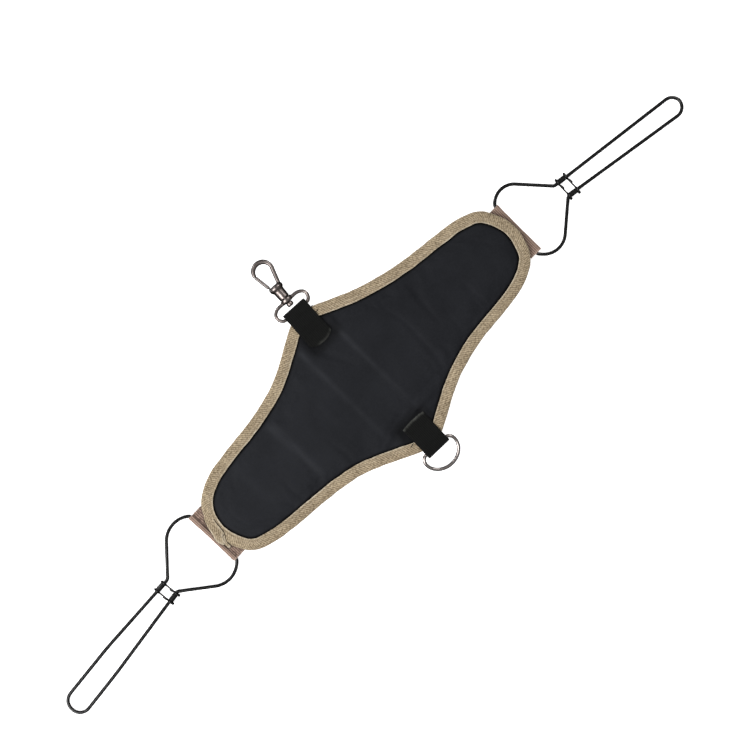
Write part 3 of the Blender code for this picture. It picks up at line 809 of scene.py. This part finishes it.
def patch_over_tape(name, corners, top, closeness):
    """A layer of tape on the binding: painted shade where its edge tucks in, a painted highlight on its
    raised edge, wrapped down where it passes the rim.
    """
    foot = 3.6
    outline = even(smooth_curve(corners, 8), 220)
    middle = sum((p for p in outline), Vector((0, 0))) / len(outline)
    rings, wear_and_highlight, painted_shade = [], [0.0] * len(outline), [1.0] * len(outline)
    for share, out_mm, height, highlight_share, dark in LAP_RINGS:
        ring = []
        for spot in inset(outline, [-out_mm] * len(outline)):
            place = spot.lerp(middle, share)
            past_rim = smoothstep(0.4, 1.4, -inside_depth(place)) * (1 - share)
            merged = smoothstep(9.0, 15.0, place.y)
            z = top + height * (1 if height > 0 else closeness) + wobble(place, 1 / 4, 0.16, 3.0)
            if out_mm > 0:
                z = z - 2.6 * past_rim * out_mm
            ring.append((place.x, place.y, z - 0.9 * past_rim - 1.15 * merged))
            # Painted highlight on the raised edge; painted shade on the foot and on the edge that tucks in.
            wear_and_highlight.append(highlight_share * (0.7 + wobble(place, 1 / 3, 0.7, 5.0)) * (1 - merged))
            painted_shade.append(dark * (1 - past_rim) * (1 - smoothstep(9.0, 13.5, place.y)))
        rings.append(ring)
    points, faces, _ = loft([[(x, y, foot) for x, y, _ in rings[0]], *rings])
    cloth = [tuple((400 + points[k][1], points[k][0]) for k in face) for face in faces]
    values = {"wear_and_highlight": wear_and_highlight, "painted_shade": painted_shade}
    piece(name, points, faces, "binding_tape", "pad", cloth=cloth, values=values, angle=60)


def lap():
    """The loose end of the tape, cut at a slant and sewn down over the folded other end."""
    patch_over_tape("tape_lap", LAP_FLAP, 5.95, 1.0)
    patch_over_tape("tape_lap_fold", LAP_FOLD, 5.55, 0.7)


# ---------------------------------------------------------------- sleeves, wires and keepers

def strip_section(path, thickness):
    """Closed outline of a strip of even thickness along a path of 2D points."""
    left, right = [], []
    for index, point in enumerate(path):
        along = (path[min(index + 1, len(path) - 1)] - path[max(index - 1, 0)]).normalized()
        side = Vector((-along.y, along.x)) * thickness / 2
        left.append(point + side)
        right.append(point - side)
    return left + right[::-1]


def sleeve_path(sewn, wire, fold, side):
    """Centre line of the sleeve's webbing in X-Z, as in part.py but smooth."""
    radius = SLEEVE_FOLD_R
    upper = WIRE_Z + radius
    lower_tail = upper - 1.2
    centre = Vector((fold - side * (radius + 0.5), WIRE_Z))
    under = side * min(side * wire, side * centre.x - 0.6)
    dip = [
        Vector((sewn, lower_tail)), Vector((wire - side * 6.5, lower_tail)),
        Vector((wire - side * 4.5, lower_tail - 1.6)), Vector((under, WIRE_Z - radius)),
    ]
    arc = [centre + radius * p for p in spokes(-90 if side > 0 else 270, side * 180, 16)]
    groove = 0.4 if side < 0 else 0.0
    top = [
        Vector((x, upper - groove * bell(x - SEAM_LEFT_X, 0.7)))
        for x in np.linspace(centre.x - side * 0.5, sewn, 30)
    ]
    return dip + arc + top


def sleeve(side_name, shape, side):
    rows = 80
    rings, wear_and_highlight, painted_shade = [], [], []
    first, last = shape["ends"]
    for row in range(rows + 1):
        t = row / rows
        fold, wire, sewn = (a + (b - a) * t for a, b in (shape["fold"], shape["wire"], shape["sewn"]))
        y = first + (last - first) * t
        edge = min(t, 1 - t) * rows
        thin = 0.94 * (0.72 + 0.28 * min(edge / 1.2, 1.0))
        fold += 0.25 * math.sin(math.pi * t) * -side + wobble((y, 0), 0.12, 0.25, 2.0 + side)
        ragged = 0.55 if edge < 1 else 0.0
        rings.append([
            (p.x + wobble((y, p.x), 0.3, 0.08, 1.0), y + wobble((p.x, p.y), 0.5, ragged, 4.0), p.y)
            for p in strip_section(sleeve_path(sewn, wire, fold, side), thin)
        ])
        for x, y, z in rings[-1]:
            # Painted shade where the sleeve meets the pad's rim; on the left also along the seam, and mottled
            # between the seam and the rim.
            dark = 0.85 * bell(max(-inside_depth(Vector((x, y))), 0.0), 0.9)
            if side < 0 and z > WIRE_Z:
                dark = max(dark, bell(x - SEAM_LEFT_X, 0.85) * (0.8 + wobble((y, 0), 0.25, 0.5, 4.0)))
                if x > SEAM_LEFT_X:
                    dark = max(dark, 0.20 + wobble((x, y), 0.42, 1.0, 2.0))
            painted_shade.append(min(dark, 1.0))
            # Paler along the fold's outer edge and at the cut ends.
            wear_and_highlight.append(0.15 * bell(abs(x) - abs(fold), 0.8) + 0.4 * (edge < 1))
    spans = [abs(last - first) * k / rows for k in range(rows + 2)]
    points, faces, cloth = loft(rings, False, spans, lengths_round(rings[rows // 2]))
    cloth = [tuple((v, u) for u, v in corners) for corners in cloth]
    piece(f"sleeve_{side_name}_webbing", points, faces, "sleeve_webbing", "pad", [f"sleeve_{side_name}"],
          cloth=cloth, values={"wear_and_highlight": wear_and_highlight, "painted_shade": painted_shade}, angle=50)
    if side < 0:
        z = WIRE_Z + SLEEVE_FOLD_R + 0.22
        seam = [Vector((SEAM_LEFT_X, y, z)) for y in np.linspace(first - 1.5, last + 1.5, 30)]
        piece("sleeve_left_seam", *stitch_row(seam, UP, 2.6, 2.0, 0.45), "sleeve_webbing", "pad",
              finish=BROWN_THREAD)


def bent_route(corners, first, last, step_deg=4):
    """Points of a wire bent at each corner (x, y, radius)."""
    route = [first]
    places = [first, *(Vector(c[:2]) for c in corners), last]
    for index, corner in enumerate(corners, start=1):
        before, here, after = places[index - 1:index + 2]
        arrive, leave = (here - before).normalized(), (after - here).normalized()
        turn = arrive.angle_signed(leave)
        radius = corner[2]
        begin = here - arrive * radius * math.tan(abs(turn) / 2)
        side = Vector((arrive.y, -arrive.x)) * math.copysign(1, turn)
        centre = begin + side * radius
        steps = max(2, math.ceil(abs(math.degrees(turn)) / step_deg))
        while (begin - route[-1]).length > 4.0:
            route.append(route[-1] + (begin - route[-1]).normalized() * 3.0)
        for k in range(steps + 1):
            spoke = -side * radius
            spoke.rotate(Matrix.Rotation(-turn * k / steps, 2))
            route.append(centre + spoke)
    while (last - route[-1]).length > 4.0:
        route.append(route[-1] + (last - route[-1]).normalized() * 3.0)
    return route + [last]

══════

TASK
Print exactly, and only, the lines beginning at the top of the listing and ending at the line with "wires and keepers".

FULL OUTPUT
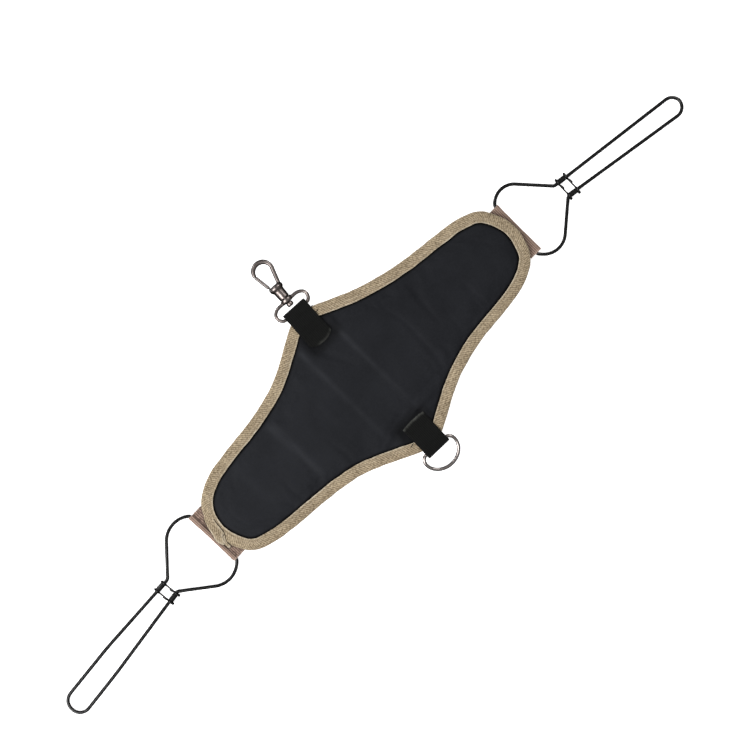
Write part 3 of the Blender code for this picture. It picks up at line 809 of scene.py. This part finishes it.
def patch_over_tape(name, corners, top, closeness):
    """A layer of tape on the binding: painted shade where its edge tucks in, a painted highlight on its
    raised edge, wrapped down where it passes the rim.
    """
    foot = 3.6
    outline = even(smooth_curve(corners, 8), 220)
    middle = sum((p for p in outline), Vector((0, 0))) / len(outline)
    rings, wear_and_highlight, painted_shade = [], [0.0] * len(outline), [1.0] * len(outline)
    for share, out_mm, height, highlight_share, dark in LAP_RINGS:
        ring = []
        for spot in inset(outline, [-out_mm] * len(outline)):
            place = spot.lerp(middle, share)
            past_rim = smoothstep(0.4, 1.4, -inside_depth(place)) * (1 - share)
            merged = smoothstep(9.0, 15.0, place.y)
            z = top + height * (1 if height > 0 else closeness) + wobble(place, 1 / 4, 0.16, 3.0)
            if out_mm > 0:
                z = z - 2.6 * past_rim * out_mm
            ring.append((place.x, place.y, z - 0.9 * past_rim - 1.15 * merged))
            # Painted highlight on the raised edge; painted shade on the foot and on the edge that tucks in.
            wear_and_highlight.append(highlight_share * (0.7 + wobble(place, 1 / 3, 0.7, 5.0)) * (1 - merged))
            painted_shade.append(dark * (1 - past_rim) * (1 - smoothstep(9.0, 13.5, place.y)))
        rings.append(ring)
    points, faces, _ = loft([[(x, y, foot) for x, y, _ in rings[0]], *rings])
    cloth = [tuple((400 + points[k][1], points[k][0]) for k in face) for face in faces]
    values = {"wear_and_highlight": wear_and_highlight, "painted_shade": painted_shade}
    piece(name, points, faces, "binding_tape", "pad", cloth=cloth, values=values, angle=60)


def lap():
    """The loose end of the tape, cut at a slant and sewn down over the folded other end."""
    patch_over_tape("tape_lap", LAP_FLAP, 5.95, 1.0)
    patch_over_tape("tape_lap_fold", LAP_FOLD, 5.55, 0.7)


# ---------------------------------------------------------------- sleeves, wires and keepers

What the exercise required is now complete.